UPDATED POST FOR GOLDENGIRLFINANCE
I am your typical New Yorker. Like many of my fellow city-men and women, I know how to hail a taxi without getting side-swiped. On escalators, I stand on the right and walk on the left. I let people get off the train before getting on. I give tourists succinct, exact directions – even offer restaurant recommendations – but don’t linger for small-talk.
However, as a New Yorker, I am an enigma. That’s because I do not have a therapist.
It seems that every friend, colleague, acquaintance or person behind me in line at the drugstore has at least one therapist and sees that person pretty regularly. It’s not uncommon for a friend to start a conversation with, “Dr. Tony says my journaling is really helping me work through my issues.” Or interrupt a dinner party to proclaim, “My therapist thinks it’s because my father never came to any of my piano recitals.” Or grab the phone in a panic and shriek, “I need to call my shrink!” after a night of debauchery.
I know that going to therapy is good for one’s mental health and can actually help people learn to deal with anxiety, stress or depression.
However, as a woman of Middle Eastern descent, I prefer to spend my therapy money on more pressing matters – specifically on laser hair removal, electrolysis and waxing. No therapist will help me get over the memory of me as a little girl in the fourth grade, sitting in my reading circle surrounded by my classmates. Compared to the cute, skinny blond girls in their bobby socks and tennis skirts, I was a thick hairy rectangle that smelled like hummus, sporting tube socks up to my thighs to cover up my hairy legs. That’s a memory that is burned into my psyche and for that reason, I prefer to get rid of the evil that caused my anxiety, rather than go sit with someone and have a chat about it.
But everyone needs therapy – or even self-reflection – in order to take responsibility and move forward.
Similarly in personal finance, it’s important to do a little self-reflecting. Especially now, at the beginning of a new year and as we gather our financial paperwork for tax time, it’s helpful to examine our finances, be honest about our spending and saving habits, and set some new goals to change bad behavior.
Here are some tips for planning a more financially rewarding 2013…
1. Before setting impossible goals for 2013, be thoughtful and thorough. Review your tax paperwork and last year’s budget. Be painfully honest with yourself and ask, am I happy with the amount of money I made last year? Did I reach any of the financial goals I set for myself last year? How or why not? By actively taking the first step – looking honesty and critically at last year’s finances and identifying your satisfaction level with it – you can begin to set the right goals for next year.

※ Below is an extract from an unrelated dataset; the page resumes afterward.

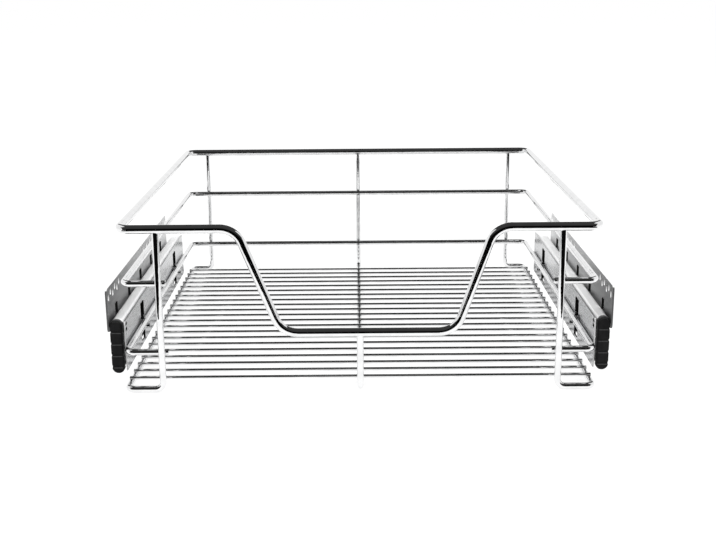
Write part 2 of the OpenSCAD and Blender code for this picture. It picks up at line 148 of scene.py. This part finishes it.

2. Figure out your debt and make a plan to deal with it. Add up your total annual expenses plus any additional debt; what is the ratio of expenses to income? Were you able to manage debt and also save last year? If not, review your spending/budget from last year and find three things you can cut out in order to reduce spending, manage debt and/or save. Allocate the savings to a specific debt or to your savings in order to reach a particular goal. Be specific.
3. Don’t have a 2013 budget yet? SET ONE UP NOW! Use Mint.com to set up a budget online, create an excel spreadsheet to track expenses or just write it down old-school. Find a way to track your spending and then do it. Manage debt by consolidating into a low-interest rate credit card and make sure you are paying more than the monthly minimum if you can. Budget and save up for a six-month emergency cushion, even if that means putting $50 a week into your savings account.
4. Grow your money. If you have a savings account and an emergency fund, consider taking a chunk and investing in short-term CDs or mutual funds or ETFs. These can be low-risk options that can help you increase your savings instead of lingering in a low-interest savings account. Also, make sure you are contributing to your company’s 401(k) and if your company doesn’t offer one, set up an IRA or a Roth.
5. Set a personal financial goal (that is also attainable) for 2013 and take the steps to get there. Do you want to increase savings by 20%? Do you want to get rid of all credit card debt? Are you saving for a new home? If that means taking an additional shift at work or getting a part-time job, do it. Or, are you ready to invest $15,000? Check out some of the top online brokerage sites like Fidelity, Scottrade, or Etrade that also offer research and investing tools so you can do it yourself.
And if you’re ready to seek professional help, visit FPAnet.org to find an advisor in your area or NAPFA.org for fee-only advisors. Like a therapist, a financial advisor can help you identify bad habits, set priorities and help you reach your goals. But they probably can’t help resolve any lingering daddy issues.